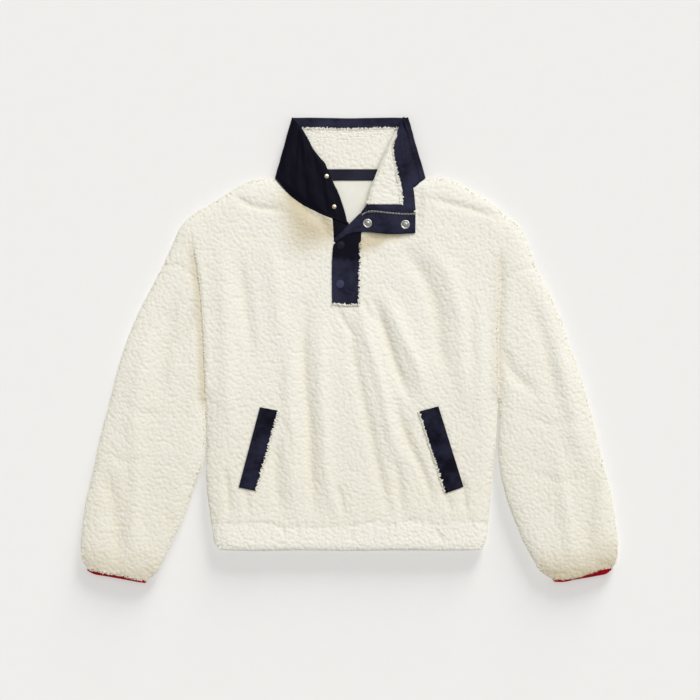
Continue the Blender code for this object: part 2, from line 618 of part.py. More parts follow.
def storm_flap(height):
    """The flap over the placket, closed below and folded back over itself above."""
    shares = np.array([0.0, 0.25, 0.5, 0.75, 1.0])[None, :, None]
    left = np.array([row.left for row in FLAP_ROWS], float)[:, None]
    right = np.array([row.right for row in FLAP_ROWS], float)[:, None]
    points = left + shares * (right - left)
    layers = np.array([row.layer for row in FLAP_ROWS])[:, None]
    rest = np.array([[height(x, y) for x, y in row] for row in points])
    rest = np.maximum(rest, front_height(points)) + CLEARANCE + FLAP_THICKNESS
    face = raised(points, rest + layers * FLAP_ROLL_GAP)
    return wall("storm_flap", face, face - FLAP_THICKNESS * facing(face), "navy_nylon")


def placket_under():
    """The strip under the flap, in the slit of the front."""
    shares = np.array([0, 0.5, 1])
    points = quad(((-27.5, 181.5), (-2.5, 181.5), (-5, 204.5), (-27.5, 215)), shares, shares)
    upper = raised(points, front_height(points) - UNDER_PLACKET_DROP)
    wall("placket_under", upper, upper - NYLON * np.array([0, 0, 1.0]), "navy_nylon")


def neck_tape():
    """The tape over the back neck seam, inside."""
    shares = np.array([0, 0.5, 1])
    points = quad(((-27, 282.5), (41, 282.5), (48.5, 301.5), (-33, 301.5)), shares, shares)
    base = max(FLEECE, NYLON + SEAM_GAP + LINING) + SEAM_GAP
    lower = raised(points, base)
    wall("neck_tape", lower + TAPE * np.array([0, 0, 1.0]), lower, "navy_nylon")


def flat_strip(name, corners, shares, height):
    """A welt that lies on the panel, from its four corners, its outer side standing proud."""
    first, second, third, fourth = (np.array(corner, float) for corner in corners)
    v = np.array(shares)[:, None, None]
    u = np.array([0, 0.35, 0.7, 1.0])[None, :, None]
    points = (1 - v) * ((1 - u) * first + u * second) + v * ((1 - u) * fourth + u * third)
    rest = np.array([[height(x, y) for x, y in row] for row in points])
    lower = raised(points, rest + CLEARANCE + WELT_PROUD * u[..., 0])
    wall(name, lower + WELT_THICKNESS * np.array([0, 0, 1.0]), lower, "navy_nylon")


def snaps(flap_height, shell_height):
    """Two caps on the closed part of the flap, two sockets on its folded part and two studs on the collar."""
    for name, places, outline, radius, height, paint in (
            ("snap_cap", CLOSED_SNAPS, CAP_OUTLINE, SNAP_RADIUS, flap_height, "snap_cap"),
            ("snap_socket", OPEN_SOCKETS, SOCKET_OUTLINE, SOCKET_RADIUS, flap_height, "snap_metal"),
            ("snap_stud", OPEN_STUDS, STUD_OUTLINE, STUD_RADIUS, shell_height, "snap_metal")):
        profile = [(share * radius, rise) for share, rise in outline]
        for label, (x, y) in zip(("upper", "lower"), places):
            east, west = height(x + radius, y), height(x - radius, y)
            north, south = height(x, y + radius), height(x, y - radius)
            tilt = (west - east, south - north, 2 * radius)
            middle = max(height(x, y), (east + west) / 2, (north + south) / 2)
            turned(f"{name}_{label}", profile, (x, y, middle + SEAM_GAP), tilt, paint)


def pocket_welts(height):
    """The nylon welt along each slanted pocket mouth, its outer edge standing a little proud."""
    shares = np.linspace(0, 1, 8)
    for side, corners in (("left", LEFT_WELT), ("right", RIGHT_WELT)):
        inner_first = corners if side == "right" else (corners[1], corners[0], corners[3], corners[2])
        flat_strip(f"pocket_welt_{side}", inner_first, shares, height)


def main():
    for item in list(bpy.data.objects):
        bpy.data.objects.remove(item)
    root = bpy.data.objects.new("pullover", None)
    bpy.context.scene.collection.objects.link(root)
    front = body_front()
    body_back()
    sleeve("left", LEFT_ARMHOLE, LEFT_SLEEVE_OUTER, LEFT_SLEEVE_INNER)
    sleeve("right", RIGHT_ARMHOLE, RIGHT_SLEEVE_OUTER, RIGHT_SLEEVE_INNER)
    cuff_binding("left", LEFT_SLEEVE_OUTER, LEFT_SLEEVE_INNER)
    cuff_binding("right", RIGHT_SLEEVE_OUTER, RIGHT_SLEEVE_INNER)
    hem_band()
    collar()
    placket_under()
    neck_tape()
    panel = top_of(front)
    flap = storm_flap(panel)
    pocket_welts(panel)
    snaps(top_of(flap), top_of(bpy.data.objects["collar_shell"]))


main()
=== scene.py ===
# A sherpa fleece pullover laid flat, its collar folded open: cloth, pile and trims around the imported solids.
# Lengths in the tables and the mesh code are millimetres in the solids' frame. Meshes are made in metres.
import json
import math

import bpy
import numpy as np
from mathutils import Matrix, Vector
from mathutils.bvhtree import BVHTree

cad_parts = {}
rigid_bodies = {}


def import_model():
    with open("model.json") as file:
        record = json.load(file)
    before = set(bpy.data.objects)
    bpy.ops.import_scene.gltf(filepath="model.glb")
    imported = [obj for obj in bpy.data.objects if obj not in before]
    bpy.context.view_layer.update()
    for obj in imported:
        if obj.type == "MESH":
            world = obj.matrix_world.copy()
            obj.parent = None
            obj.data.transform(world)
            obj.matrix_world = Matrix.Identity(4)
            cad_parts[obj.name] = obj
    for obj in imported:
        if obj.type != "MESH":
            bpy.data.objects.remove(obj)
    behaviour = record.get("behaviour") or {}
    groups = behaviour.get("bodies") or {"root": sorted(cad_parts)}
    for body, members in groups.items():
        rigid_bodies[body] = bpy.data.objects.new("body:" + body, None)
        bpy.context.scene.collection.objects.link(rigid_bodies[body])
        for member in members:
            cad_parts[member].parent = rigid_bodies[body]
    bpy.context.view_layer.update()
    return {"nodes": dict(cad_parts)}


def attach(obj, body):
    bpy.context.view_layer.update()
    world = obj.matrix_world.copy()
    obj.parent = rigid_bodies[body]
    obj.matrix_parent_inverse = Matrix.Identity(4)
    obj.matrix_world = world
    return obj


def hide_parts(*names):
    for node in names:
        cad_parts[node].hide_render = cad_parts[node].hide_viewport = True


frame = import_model()
print("frame loaded:", len(frame["nodes"]), "nodes")

mm = 0.001
detail = 1.0


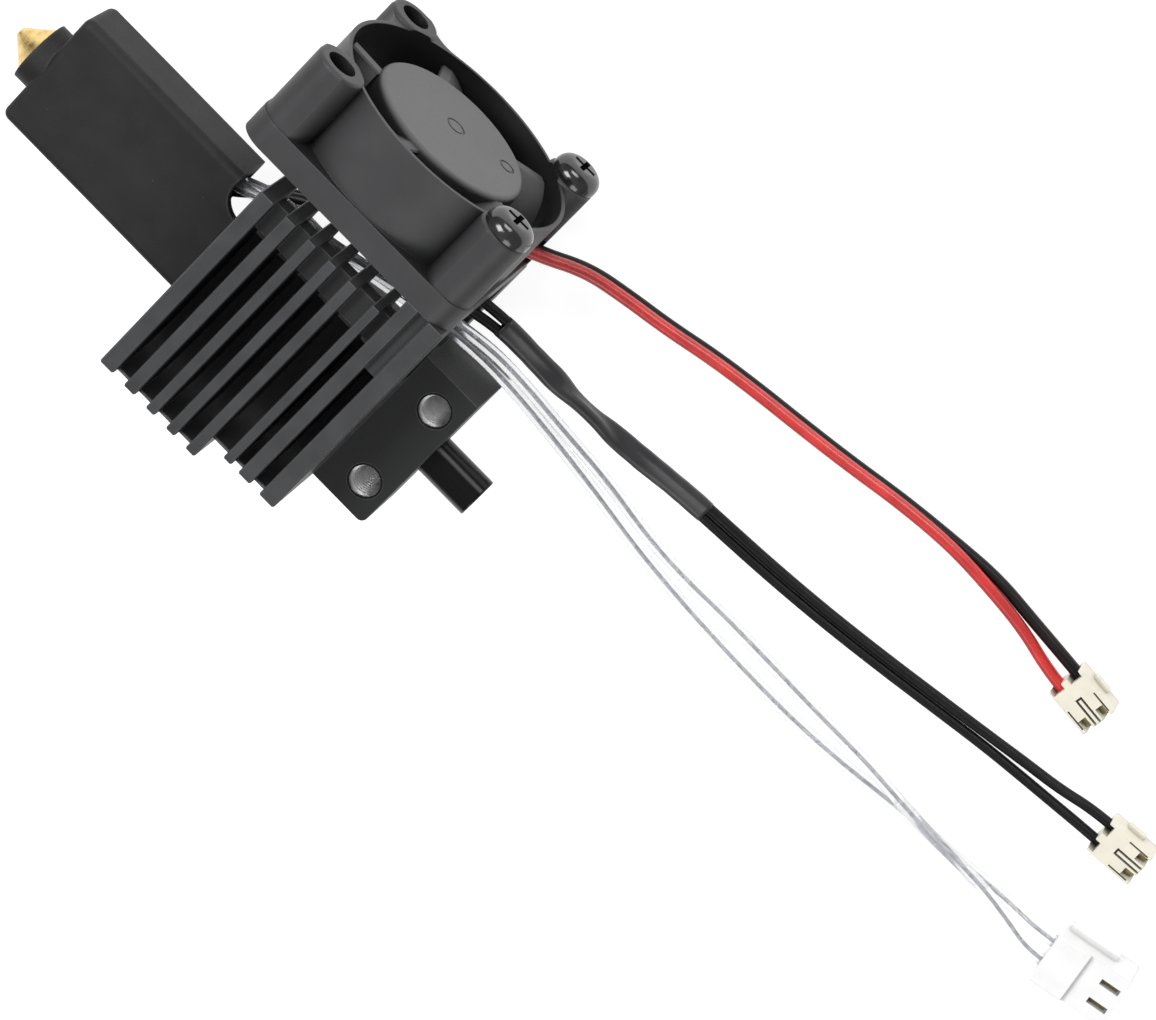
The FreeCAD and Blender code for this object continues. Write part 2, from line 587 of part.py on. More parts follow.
FAN_ROUTE_RED = [
    (8.65, 9.15, 9.15), (13.20, 9.30, 7.20), (17.40, 10.20, 5.40), (21.30, 11.75, 3.68),
    (25.60, 12.30, 2.72), (30.00, 12.80, 2.13), (34.60, 13.75, 1.82), (39.50, 14.55, 1.76),
    (44.50, 15.20, 1.76), (50.00, 16.00, 1.76), (55.80, 17.05, 1.76), (61.60, 17.65, 1.76),
    (66.60, 17.45, 1.72), (71.40, 16.95, 1.55), (75.56, 15.83, 1.40), (77.75, 15.64, 1.40),
]
FAN_ROUTE_BLACK = [
    (8.65, 9.15, 7.90), (13.20, 9.30, 5.95), (17.40, 10.20, 4.15), (21.30, 11.75, 2.48),
    (25.60, 12.30, 1.53), (30.00, 12.80, 0.94), (34.60, 13.75, 0.63), (39.50, 14.55, 0.59),
    (44.50, 15.20, 0.59), (50.00, 16.00, 0.59), (55.80, 17.05, 0.59), (61.60, 17.75, 0.59),
    (66.60, 18.25, 0.65), (71.40, 18.00, 1.00), (75.74, 17.83, 1.40), (77.93, 17.64, 1.40),
]


def thermistor_sleeve():
    path, _ = lead_path(SLEEVE_ROUTE)
    start = Vector(*SLEEVE_ROUTE[0])
    direction = Vector(*SLEEVE_ROUTE[1]) - start
    skins = []
    for diameter in (SLEEVE_OUTER, SLEEVE_INNER):
        section = Part.Wire(Part.makeCircle(diameter / 2, start, direction))
        skins.append(Part.Solid(path.makePipeShell([section], True, False)))
    return skins[0].cut(skins[1])


# ---- plugs, drawn with the wire side at x = 0 and the mating end at +x ----
def placed(shape, origin, angle):
    shape.rotate(Vector(0, 0, 0), Vector(0, 0, 1), angle)
    shape.translate(Vector(*origin))
    return shape


def wire_holes(spacing, radius, depth, height):
    return [cylinder_x(radius, -1.0, depth, side * spacing / 2, height) for side in (-1, 1)]


def small_plug_housing(wire_diameter):
    plug = SMALL_PLUG
    length, half, height = plug["length"], plug["width"] / 2, plug["height"]
    low, high = plug["cavity"]
    wide = plug["cavity_half_width"]
    body = box(0.0, length, -half, half, 0.0, height)
    body = body.makeFillet(0.15, body.Edges)
    for side in (-1, 1):
        rib = sorted((side * (half - 0.2), side * (half + 0.35)))
        body = body.fuse(box(*plug["rib"], *rib, 0.5, 1.3))
    radius = wire_diameter / 2 + WIRE_ROOM
    for hole in wire_holes(plug["pitch"], radius, plug["entry"], plug["wire_height"]):
        body = body.cut(hole)
    for side in (-1, 1):
        middle = side * plug["pitch"] / 2
        body = body.cut(box(-1, plug["notch"], middle - radius, middle + radius,
                            plug["wire_height"], height + 1))
        body = body.cut(box(plug["contact_start"], length + 1, middle - wide, middle + wide, low, high))
        body = body.cut(box(length - 1.2, length + 1, middle - wide, middle + wide,
                            low + 0.1, height + 1))
        body = body.cut(box(2.4, length - 0.4, side * 1.52 - 0.08, side * 1.52 + 0.08,
                            high, height + 1))
    tongue = box(2.0, length + 1, -0.36, 0.36, height - 0.7, height + 1)
    tongue = tongue.cut(box(2.2, length + 1, -0.14, 0.14, height - 0.8, height + 1))
    return body.cut(tongue).removeSplitter()


def small_plug_contacts():
    contacts = []
    wall = SMALL_PLUG["contact_wall"]
    low, high = SMALL_PLUG["cavity"]
    wide = SMALL_PLUG["cavity_half_width"]
    start, end = SMALL_PLUG["contact_start"], SMALL_PLUG["length"] - 0.3
    for side in (-1, 1):
        middle = side * SMALL_PLUG["pitch"] / 2
        shell = box(start, end, middle - wide, middle + wide, low, high)
        hollow = box(start + 0.8, end + 1, middle - wide + wall, middle + wide - wall,
                     low + wall, high - wall)
        contacts.append(shell.cut(hollow))
    return Part.makeCompound(contacts)


def heater_plug_housing():
    length, half, height = HEATER_PLUG["length"], HEATER_PLUG["width"] / 2, HEATER_PLUG["height"]
    body = box(0.0, length, -half, half, 0.0, height)
    body = body.makeFillet(0.25, body.Edges)
    body = body.cut(box(3.4, length + 1, -half - 1, half + 1, height - 0.5, height + 1))
    body = body.fuse(box(0.6, 5.6, half - 0.2, half + 0.5, 1.2, 2.4))
    for hole in wire_holes(HEATER_PLUG["pitch"], HEATER_WIRE / 2 + WIRE_ROOM, HEATER_PLUG["entry"],
                           HEATER_PLUG["wire_height"]):
        body = body.cut(hole)
    for side in (-1, 1):
        middle = side * HEATER_PLUG["pitch"] / 2
        body = body.cut(box(2.0, length + 1, middle - 0.6, middle + 0.6, 2.2, 3.6))
        body = body.cut(box(length - 2.4, length - 0.4, middle - 0.3, middle + 0.3, 3.5, height + 1))
    return body.removeSplitter()


def heater_plug_contacts():
    contacts = []
    for side in (-1, 1):
        middle = side * HEATER_PLUG["pitch"] / 2
        shell = box(2.0, 7.2, middle - 0.6, middle + 0.6, 2.2, 3.6)
        contacts.append(shell.cut(box(3.2, 8.0, middle - 0.4, middle + 0.4, 2.4, 3.4)))
    return Part.makeCompound(contacts)


RIGID = {
    "nozzle": nozzle,
    "heater_block": heater_block,
    "ceramic_heater": ceramic_heater,
    "heater_clip": heater_clip,
    "thermistor": thermistor,
    "silicone_sock": silicone_sock,
    "heat_break": heat_break,
    "heatsink": heatsink,
    "inlet_tube": inlet_tube,
    "thread_inserts": thread_inserts,
    "fan_frame": fan_frame,
    "fan_rotor": fan_rotor,
    "fan_shaft": fan_shaft,
    "fan_retaining_clip": fan_retaining_clip,
    "fan_magnet": fan_magnet,
    "fan_bearing": lambda: ring_y(BEARING_R, SHAFT_R + 0.03, 15.3, 20.6),
    "fan_stator_core": fan_stator_core,
    "fan_windings": fan_windings,
    "fan_circuit_board": lambda: ring_y(BOARD_R, STATOR_BORE_R + FIT, FAN_BASE + 1.0, FAN_BASE + 1.8),
    "fan_screws": fan_screws,
}
LEADS = {
    "heater_wire_a": (HEATER_ROUTE_A, HEATER_WIRE),
    "heater_wire_b": (HEATER_ROUTE_B, HEATER_WIRE),
    "thermistor_wire_a": (THERMISTOR_ROUTE_A, THERMISTOR_WIRE),
    "thermistor_wire_b": (THERMISTOR_ROUTE_B, THERMISTOR_WIRE),
    "fan_wire_red": (FAN_ROUTE_RED, FAN_WIRE),
    "fan_wire_black": (FAN_ROUTE_BLACK, FAN_WIRE),
}

os.makedirs("parts", exist_ok=True)
for node, make in RIGID.items():
    export(make(), node)
for node, (route, diameter) in LEADS.items():
    export(tube(node, route, diameter), node, in_row_frame=True)
export(thermistor_sleeve(), "thermistor_sleeve", in_row_frame=True)
export(placed(small_plug_housing(FAN_WIRE), *FAN_PLUG_AT), "fan_plug_housing", True)
export(placed(small_plug_contacts(), *FAN_PLUG_AT), "fan_plug_contacts", True)
export(placed(small_plug_housing(THERMISTOR_WIRE), *THERMISTOR_PLUG_AT),
       "thermistor_plug_housing", True)
export(placed(small_plug_contacts(), *THERMISTOR_PLUG_AT), "thermistor_plug_contacts", True)
export(placed(heater_plug_housing(), *HEATER_PLUG_AT), "heater_plug_housing", True)
export(placed(heater_plug_contacts(), *HEATER_PLUG_AT), "heater_plug_contacts", True)
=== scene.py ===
import json
import math

import bmesh
import bpy
from mathutils import Matrix, Vector


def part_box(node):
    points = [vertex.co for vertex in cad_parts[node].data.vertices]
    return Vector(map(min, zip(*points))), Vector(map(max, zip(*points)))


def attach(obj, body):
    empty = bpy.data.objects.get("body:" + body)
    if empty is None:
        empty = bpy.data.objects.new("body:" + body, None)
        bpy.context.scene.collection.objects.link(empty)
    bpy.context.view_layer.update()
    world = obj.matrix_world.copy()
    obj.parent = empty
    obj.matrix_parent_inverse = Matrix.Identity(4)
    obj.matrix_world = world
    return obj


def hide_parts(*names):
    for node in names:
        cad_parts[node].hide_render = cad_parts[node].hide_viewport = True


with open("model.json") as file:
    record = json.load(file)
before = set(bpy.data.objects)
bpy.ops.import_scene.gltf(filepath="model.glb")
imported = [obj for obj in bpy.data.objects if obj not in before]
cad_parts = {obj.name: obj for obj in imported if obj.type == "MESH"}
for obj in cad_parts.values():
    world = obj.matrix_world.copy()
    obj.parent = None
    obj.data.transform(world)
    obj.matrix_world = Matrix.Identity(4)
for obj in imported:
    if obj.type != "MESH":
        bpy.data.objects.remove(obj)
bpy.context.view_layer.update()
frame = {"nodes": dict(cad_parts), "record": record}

MM = 0.001

# ---- camera, light and floor, in metres unless a comment says otherwise ----
CAMERA_RIGHT = (0.6992, 0.6563, -0.2837)
CAMERA_FORWARD = (0.0101, -0.4058, -0.9139)
CAMERA_PLACE = (31.52, 178.50, 416.97)      # mm
CAMERA_SENSOR = 36.0                        # mm
CAMERA_LENS = 155.7                         # mm
HORIZON = 0.22
ZENITH = 0.40
SOFTBOX_TARGET = (0.01, 0.0, 0.01)
SOFTBOXES = [                # name, place, size, power in watts
    ("key", (-0.28, 0.10, 0.50), (0.30, 0.30), 2.4),
    ("fill", (0.30, -0.30, 0.45), (0.35, 0.35), 1.0),
    ("side", (-0.05, 0.50, 0.28), (0.30, 0.20), 1.0),
]
FLOOR_HALF = 2.5
FLOOR_DROP = 0.02            # mm below the part, so that the two don't share a surface
FLOOR_GLOW = 0.88

# ---- where a material changes, or where its painted light and shade begin, in the part's millimetres ----
FAN_AXIS = (4.65, 12.5)      # the fan's shaft, along X and Z
# Inside this wall the fan plastic gets painted shade.
BARREL_WALL = (11.95, 12.0)  # from the shaft
# Above this the hub's top is painted paler, as light.
HUB_TOP = (15.3, 15.7)       # along Y
# Above this the insert's end is painted dark, as shade.
INSERT_TOP = (16.48, 16.56)  # along Z
BLOCK_FACE = (17.0, 17.4)    # along X
BEVEL_SAMPLES = 6
HOLLOW_SAMPLES = 8

# ---- the thermistor's sleeve, in millimetres ----
SLEEVE_START = 19.6          # along X
SLEEVE_END = 44.6
SLEEVE_WIDTH = 2.16
SLEEVE_HEIGHT = 1.30
SLEEVE_INSIDE = 0.90         # share of the outside
SLEEVE_SIDES = 28
SLEEVE_PINCH = 0.22          # how far the middle sinks between the two wires
SLEEVE_PINCH_SPREAD = 0.35
SLEEVE_ROUNDING = (0.80, 0.85)
SLEEVE_RIPPLES = ((0.012, 0.5), (0.008, 1.3))   # depth and turn per point

# ---- the threads in the two inserts, in millimetres ----
INSERT_SPACING = 9.6
INSERT_BORE_R = 1.5
THREAD_PITCH = 0.5
THREAD_DEPTH = 0.26
THREAD_STEPS = 40            # per turn
THREAD_FADE_STEPS = 8        # at each end
THREAD_FADE_LEAST = 0.05     # share of the depth
THREAD_INSET = 0.3           # above the insert's lower end
THREAD_TURNS_SHORT = 1.2     # turns left off the insert's length
THREAD_ROOT = 0.05           # sunk into the insert
THREAD_ROOT_HALF = 0.2
THREAD_CREST_HALF = 0.03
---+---
*Problem to solve:* Only the lines running from the line with "panel = top_of(front)" through the line with "detail = 1.0" should be repeated, exactly and with both ends kept.

*Result for this task:*
    panel = top_of(front)
    flap = storm_flap(panel)
    pocket_welts(panel)
    snaps(top_of(flap), top_of(bpy.data.objects["collar_shell"]))


main()
=== scene.py ===
# A sherpa fleece pullover laid flat, its collar folded open: cloth, pile and trims around the imported solids.
# Lengths in the tables and the mesh code are millimetres in the solids' frame. Meshes are made in metres.
import json
import math

import bpy
import numpy as np
from mathutils import Matrix, Vector
from mathutils.bvhtree import BVHTree

cad_parts = {}
rigid_bodies = {}


def import_model():
    with open("model.json") as file:
        record = json.load(file)
    before = set(bpy.data.objects)
    bpy.ops.import_scene.gltf(filepath="model.glb")
    imported = [obj for obj in bpy.data.objects if obj not in before]
    bpy.context.view_layer.update()
    for obj in imported:
        if obj.type == "MESH":
            world = obj.matrix_world.copy()
            obj.parent = None
            obj.data.transform(world)
            obj.matrix_world = Matrix.Identity(4)
            cad_parts[obj.name] = obj
    for obj in imported:
        if obj.type != "MESH":
            bpy.data.objects.remove(obj)
    behaviour = record.get("behaviour") or {}
    groups = behaviour.get("bodies") or {"root": sorted(cad_parts)}
    for body, members in groups.items():
        rigid_bodies[body] = bpy.data.objects.new("body:" + body, None)
        bpy.context.scene.collection.objects.link(rigid_bodies[body])
        for member in members:
            cad_parts[member].parent = rigid_bodies[body]
    bpy.context.view_layer.update()
    return {"nodes": dict(cad_parts)}


def attach(obj, body):
    bpy.context.view_layer.update()
    world = obj.matrix_world.copy()
    obj.parent = rigid_bodies[body]
    obj.matrix_parent_inverse = Matrix.Identity(4)
    obj.matrix_world = world
    return obj


def hide_parts(*names):
    for node in names:
        cad_parts[node].hide_render = cad_parts[node].hide_viewport = True


frame = import_model()
print("frame loaded:", len(frame["nodes"]), "nodes")

mm = 0.001
detail = 1.0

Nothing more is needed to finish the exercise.